The platform's built-in learning management system automatically tracks certifications and completion status, sends reminders when training is coming due, and generates compliance documentation on demand. For athletic directors managing dozens of coaches across multiple seasons—including the volunteers and seasonal staff who are hardest to track—that automation is the difference between hoping nothing falls through the cracks and knowing it won't.

District leaders shouldn't have to lose sleep over whether every coach's paperwork is current. And coaches shouldn't feel buried under administrative requirements when their focus should be on their athletes.
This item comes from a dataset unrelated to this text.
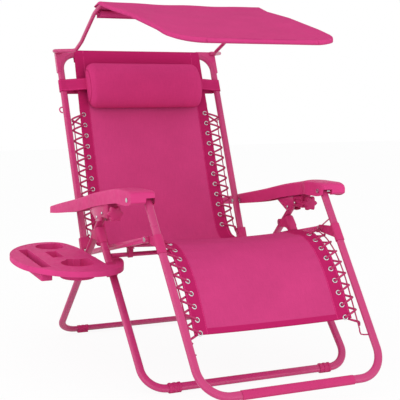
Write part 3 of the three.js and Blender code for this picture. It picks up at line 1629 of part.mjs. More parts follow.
function clampScrew() {
  const inner = -baseRailX - tubeWidth / 2 - seatGap;
  const face = trayLugX - trayLugWall - seatGap;
  const profile = [
    [face - clampKnobLength, clampKnobRadius],
    [face, clampKnobRadius],
    [face, clampScrewRadius],
    [inner, clampScrewRadius],
  ];
  return turnedAlongX(profile, trayPivot.y, trayPivot.z);
}

function buildTray(root, front) {
  const level = new THREE.Group();
  level.position.set(trayCentre.x, trayCentre.y, trayHeight);
  const tilt = new THREE.Group();
  tilt.position.set(0, trayPivot.y, trayPivot.z);
  tilt.rotation.x = degrees(trayTilt);
  level.position.sub(tilt.position);
  tilt.add(level);
  root.add(tilt);
  addPiece(level, 'tray', tray(), plastic);
  addPiece(front, 'tray_clamp', trayClamp(), plastic);
  addPiece(root, 'clamp_screw', clampScrew(), plastic);
}


function buildFrames(root) {
  const back = leaningGroup(backPivot, backRise);
  const legs = leaningGroup(legPivot, legRise);
  root.add(back, legs);
  addPiece(back, 'back_frame_tube', backFrameTube(), framePaint);
  addPiece(legs, 'leg_frame_tube', legFrameTube(), framePaint);
  addPiece(legs, 'leg_bar_sleeve', legBarSleeve(), framePaint);
  for (const { name, sign } of sides) {
    addPiece(legs, `knee_sleeve_${name}`, kneeSleeve(sign), plastic);
    addPiece(back, `hip_cap_${name}`, hipCap(sign), plastic);
    addPiece(root, `seat_link_${name}`, seatLink(sign), framePaint);
    const innerFace = linkX - linkWidth / 2 - seatGap - lugThickness - seatGap;
    const pin = turnedOnSide(boltProfile(innerFace, linkX + linkWidth / 2 + seatGap), sign, kneePivot);
    addPiece(root, `knee_pin_${name}`, pin, steel);
  }
  buildSling(root, back, legs);
  buildCanopy(root, back);
  addPiece(back, 'pillow', pillow(), slingCloth);
  addPiece(back, 'pillow_strap', pillowStrap(), elastic);
}

const group = new THREE.Group();
const frontLegs = buildBase(group);
buildArmrests(group);
buildFrames(group);
buildTray(group, frontLegs);
const bounds = new THREE.Box3().setFromObject(group, true);
const middle = bounds.getCenter(new THREE.Vector3());
group.position.set(-middle.x, -middle.y, -bounds.min.z);

export default group;
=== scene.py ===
import json
import math
import bmesh
import bpy
import numpy as np
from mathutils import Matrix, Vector


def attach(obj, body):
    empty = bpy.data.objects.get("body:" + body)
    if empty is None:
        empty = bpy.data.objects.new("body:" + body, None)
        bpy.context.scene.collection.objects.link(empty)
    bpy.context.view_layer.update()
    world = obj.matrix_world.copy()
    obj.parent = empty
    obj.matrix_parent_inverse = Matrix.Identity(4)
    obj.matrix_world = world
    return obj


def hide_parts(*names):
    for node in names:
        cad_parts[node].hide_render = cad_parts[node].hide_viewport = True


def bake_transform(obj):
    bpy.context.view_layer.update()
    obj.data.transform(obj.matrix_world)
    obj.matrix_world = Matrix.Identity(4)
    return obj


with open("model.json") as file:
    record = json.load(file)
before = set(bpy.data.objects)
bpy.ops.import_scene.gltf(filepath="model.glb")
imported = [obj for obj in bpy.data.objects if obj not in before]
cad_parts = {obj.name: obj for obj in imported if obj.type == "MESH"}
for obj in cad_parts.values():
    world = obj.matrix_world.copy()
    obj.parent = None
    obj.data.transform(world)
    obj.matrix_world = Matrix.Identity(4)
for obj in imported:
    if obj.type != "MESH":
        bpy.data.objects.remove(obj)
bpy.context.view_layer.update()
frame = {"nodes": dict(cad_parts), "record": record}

# Places in this script are in millimetres from the floor's middle line, and are moved to the frame here
MIDDLE = np.array([125.576, -341.216, 0.0])


def metres(points):
    return (np.asarray(points, float) + MIDDLE) / 1000.0


def placed(name, data):
    thing = bpy.data.objects.new(name, data)
    bpy.context.scene.collection.objects.link(thing)
    return thing


# Camera
camera_data = bpy.data.cameras.new("camera")
camera_data.lens = 93.14
camera_data.sensor_width = 36.0
camera = placed("camera", camera_data)
camera.location = metres([-1505.5, -2812.2, 921.9])
camera.rotation_euler = (math.radians(83.84), 0.0, math.radians(-25.18))
bpy.context.scene.camera = camera


# Materials
def fill(tree, made, given):
    """Set or link a node's inputs, which are given by name or place."""
    for name, value in given.items():
        if isinstance(value, bpy.types.NodeSocket):
            tree.links.new(value, made.inputs[name])
        else:
            made.inputs[name].default_value = value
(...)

Litix Academy handles the compliance burden so everyone can focus on what actually matters: keeping student-athletes safe, supported, and ready to succeed.

The Bigger Picture: Better Standards, Better Programs

SB 222 represents a meaningful and positive evolution in how Connecticut values student-athletes' time and effort. Letting sports count toward graduation requirements recognizes what most educators already know: competitive athletics teach discipline, teamwork, resilience, and physical fitness just as effectively as a PE class.

But with that recognition comes responsibility. Districts need to ensure that every coach operating in a credit-bearing environment meets the state's training and safety standards—without exception, without gaps, and without relying on systems that can't scale.

The whistle is about to blow. Make sure your athletic department is ready.